“Who’s Afraid of the Archive?”


“Who’s Afraid of the Archive?” – Interdisciplinary meetup for artists, scholars and archivists
ARIAS & HUC KNAW

 

Organized in collaboration with the Humanities Cluster (HuC) of the KNAW and ARIAS, “Who’s Afraid of the Archive?” kicked off with an introduction by Gijs Kessler of IISH and the ARIAS program coordinator Flora Lysen. While Kessler focused on the types of projects and studies conducted at the IISH, the Huygens Institute and the Meertens Institute respectively, Lysen touched upon the ARIAS mission to help artistic and academic perspectives compliment each other.

 

Following on Kessler and Lysen’s introduction, Turkish artist and video activist belit sağ, who focuses on archiving and documenting politically oriented social movements in Turkey, made an opening speech, where she spoke of the nexus of her work.
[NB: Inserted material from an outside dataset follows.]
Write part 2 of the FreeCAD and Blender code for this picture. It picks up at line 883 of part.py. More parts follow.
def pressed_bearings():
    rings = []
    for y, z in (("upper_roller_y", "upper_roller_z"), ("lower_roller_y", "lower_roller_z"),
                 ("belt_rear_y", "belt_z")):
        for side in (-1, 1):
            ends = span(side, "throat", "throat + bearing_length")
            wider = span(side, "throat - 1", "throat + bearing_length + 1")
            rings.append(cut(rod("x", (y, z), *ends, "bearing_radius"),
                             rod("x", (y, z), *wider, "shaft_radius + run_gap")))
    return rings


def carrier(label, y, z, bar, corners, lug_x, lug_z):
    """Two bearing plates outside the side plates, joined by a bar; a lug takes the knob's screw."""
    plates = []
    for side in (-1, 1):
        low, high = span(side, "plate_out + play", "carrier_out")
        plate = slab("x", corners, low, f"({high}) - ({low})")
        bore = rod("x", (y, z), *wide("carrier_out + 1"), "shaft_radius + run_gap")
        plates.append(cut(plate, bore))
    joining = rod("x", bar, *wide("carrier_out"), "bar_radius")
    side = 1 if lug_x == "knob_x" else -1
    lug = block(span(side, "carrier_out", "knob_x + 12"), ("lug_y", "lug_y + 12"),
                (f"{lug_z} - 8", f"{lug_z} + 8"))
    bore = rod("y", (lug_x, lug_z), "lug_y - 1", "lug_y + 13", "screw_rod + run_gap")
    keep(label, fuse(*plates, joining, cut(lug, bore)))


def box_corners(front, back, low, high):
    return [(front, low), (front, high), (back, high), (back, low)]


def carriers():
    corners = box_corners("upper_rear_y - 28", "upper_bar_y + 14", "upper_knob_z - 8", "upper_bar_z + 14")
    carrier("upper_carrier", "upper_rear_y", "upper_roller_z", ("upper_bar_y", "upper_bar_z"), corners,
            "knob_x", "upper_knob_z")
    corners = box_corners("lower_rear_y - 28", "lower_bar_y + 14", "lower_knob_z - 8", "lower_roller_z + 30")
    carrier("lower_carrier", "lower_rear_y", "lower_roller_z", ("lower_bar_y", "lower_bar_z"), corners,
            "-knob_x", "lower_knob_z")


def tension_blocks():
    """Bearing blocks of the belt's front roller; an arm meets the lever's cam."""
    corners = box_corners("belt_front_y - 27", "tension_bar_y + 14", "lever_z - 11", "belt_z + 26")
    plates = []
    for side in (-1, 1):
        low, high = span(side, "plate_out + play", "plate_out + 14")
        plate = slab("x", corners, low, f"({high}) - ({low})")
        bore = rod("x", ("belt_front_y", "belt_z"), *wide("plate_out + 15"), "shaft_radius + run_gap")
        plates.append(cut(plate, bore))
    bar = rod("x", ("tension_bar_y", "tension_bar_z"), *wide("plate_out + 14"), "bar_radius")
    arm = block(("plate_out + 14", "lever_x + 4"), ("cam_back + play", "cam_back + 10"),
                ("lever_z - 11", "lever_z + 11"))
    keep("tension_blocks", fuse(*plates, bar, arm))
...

Describing her work as “making sense of images and narratives”, sağ went on to explain how she retrieves meaning from her materials, exposing them to the audience from a first person perspective. By situating archives and the practices of archiving as co-conspirators in her work, sağ went on to provide examples from prominent events and protests in Turkey’s hectic political past, including 2013’s Gezi protests. sağ concluded her presentation by introducing her video collective “bak.ma”, which is an audiovisual archive of social movements in Turkey, with counterparts like  “pad.ma” (India) and Mosireen (Egypt) respectively.

 

After sağ’s speech, the attendees were invited to join a table of their choosing, based on the numbers they were given upon entrance. The first of the discussion tables was led by IISH’s Gijs Kessler, who situated the focus on labour relations and work and power balance in the workplace, calling for a more activist approach. By introducing subjects from various places in the labour hierarchy, Kessler informed his audience on the circumstances and challenges within labour relations, ranging from visualising the challenges, accessing experience and using that experience for research.

 

Table 2, which was led by Douwe Zeldenrust of the Meertens Institute focused on an introduction of the audio collection of the KNAW, which features 6,382 hours of digitised audio from 1998 to 2018. Zeldenrust began his introduction with a brief overview of how the Meertens Institute covered the topic initially, and continued with examples from the archives that he shared with the participants. Ranging from captures of authentic dialogues and dialects to “household sounds”, the discussion also touched upon the sound project “Institute voor Huisgeluid”, led by Meertens’ artist in residence Elise t’Hart.

 

The third table of the evening was focused on inclusivity and led by IISH’s Leila Musson, Hannah MacKay and Thijs van Leeuwen. Beginning with a presentation on their work with inclusivity and noting that various other archives experience the same problem, the then trio introduced a prototype for inclusive archival data storage. By offering a way to shape archives via peer reviews, the prototype would allow some semblance of control, as well as enabling the audience to interact with the archive. Pointing out the difficulties of archiving migrant groups, Leila Musson commented on the lack of diversity in the archives and invited the audience to brainstorm on possible solutions to urge people to share their stories.

 

Focused on reading and writing in the margins, table 4 featured a contribution by Mariken Teeuwen, who is a professor at the Huygens Instituut. Teeuwen began by outlining the definitions and multilayered meanings that the margins carry in medieval texts and how much importance is placed in the study of such texts within the research that is carried out at the Huygens Instituut. By classifying margins as personalized notes that aim to engage with the memory of the reader and to capture their attention, Teeuwen introduced a main point of comparison between Latin textbooks and a modern book, “Harry Potter and the Half-blood Prince”, centering the discussion on medieval reading practices and their reflections reflect our practices of reading and writing today.

 

The fifth and final table of the evening was led by Amsterdam born artist Pieter Paul Pothoven, who presented the audience with a lively discussion on the 80’s group RARA (Revolutionary Anti-Racist Action). Describing RARA as a riddle in itself, Pothoven went on to explain how he began to work on creating an archive on the collective, as well as opening its status as an organic entity versus a fixed entity to discussion. Contending that a “closed archive is a missing point of information”, Pothoven continued with visual examples and accounts of his communications with several prominent figures in the collective, concluding that while the process itself has been a long one, “archives themselves are not the work, archiving is.”